In "Europäische Hieb- und Stichwaffen" steht ein toller Artikel drin. Da ich keine Kenntnis über die Urheberrechte von im DDR Verlag erschienener Literatur habe lass ich das mit dem Weitergeben auch hier besser mal. Der Behauptung dass Rapiere nicht für den Stoß ausgelegt waren muss ich widersprechen, Das Duellfechten mit dem Rapier war halt eher auf den Stoß ausgelegt, trotdem gab es noch genug Hiebtechniken und die Klingen waren auch definitiv für Hiebe geeignet. Und nein es waren tatsächlich Rapiere gemeint und keine Seitschwerter.
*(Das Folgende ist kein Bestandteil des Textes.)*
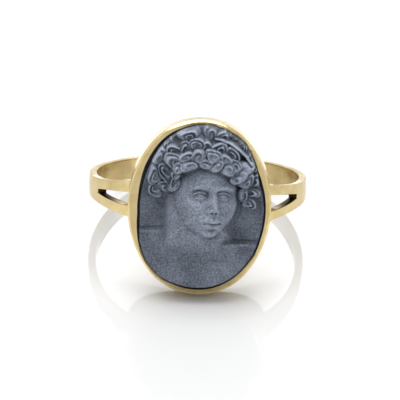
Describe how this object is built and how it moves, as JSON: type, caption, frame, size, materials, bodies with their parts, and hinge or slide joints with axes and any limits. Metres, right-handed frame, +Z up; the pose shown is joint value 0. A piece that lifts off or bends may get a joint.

Die Spada Ropera Sache war mir schon bekannt. Das Buch von Thomas Laible ist ein toller Anfängerleitfaden zur Waffenkunde, mir sind aber bei der Recherche zu dem Thema ein paar Unstimmigkeiten aufgefallen. Wenn sich jemand wirklich intensiv damit beschäftigen will würd ich eher zu den Europäischen Hieb und Stichwaffen raten. In "European Weapons and Armour - from the Renaissance to the intustrial revolution" von oakeshott steht auch ein interessanter Artikel zu dem Thema drin. Letztlich habe ich doch Hinweise gefunden dass es ende 15. Jahrhundert Rapiere gab aber Hinweise auf die konkrete Formensprache sind sehr rar. Anfänglich war z.b. das Rapiergehänge noch ohne Schultergurt. Letztlich habe ich das Thema für mich abgeschlossen weil es mir nichts bringt weiter in diese Feinheit der Waffenkunde einzudringen. Ich bin aber gerne zu einer weiteren Diskussion bereit, müsste aber die Artikel wohl nochmal anlesen.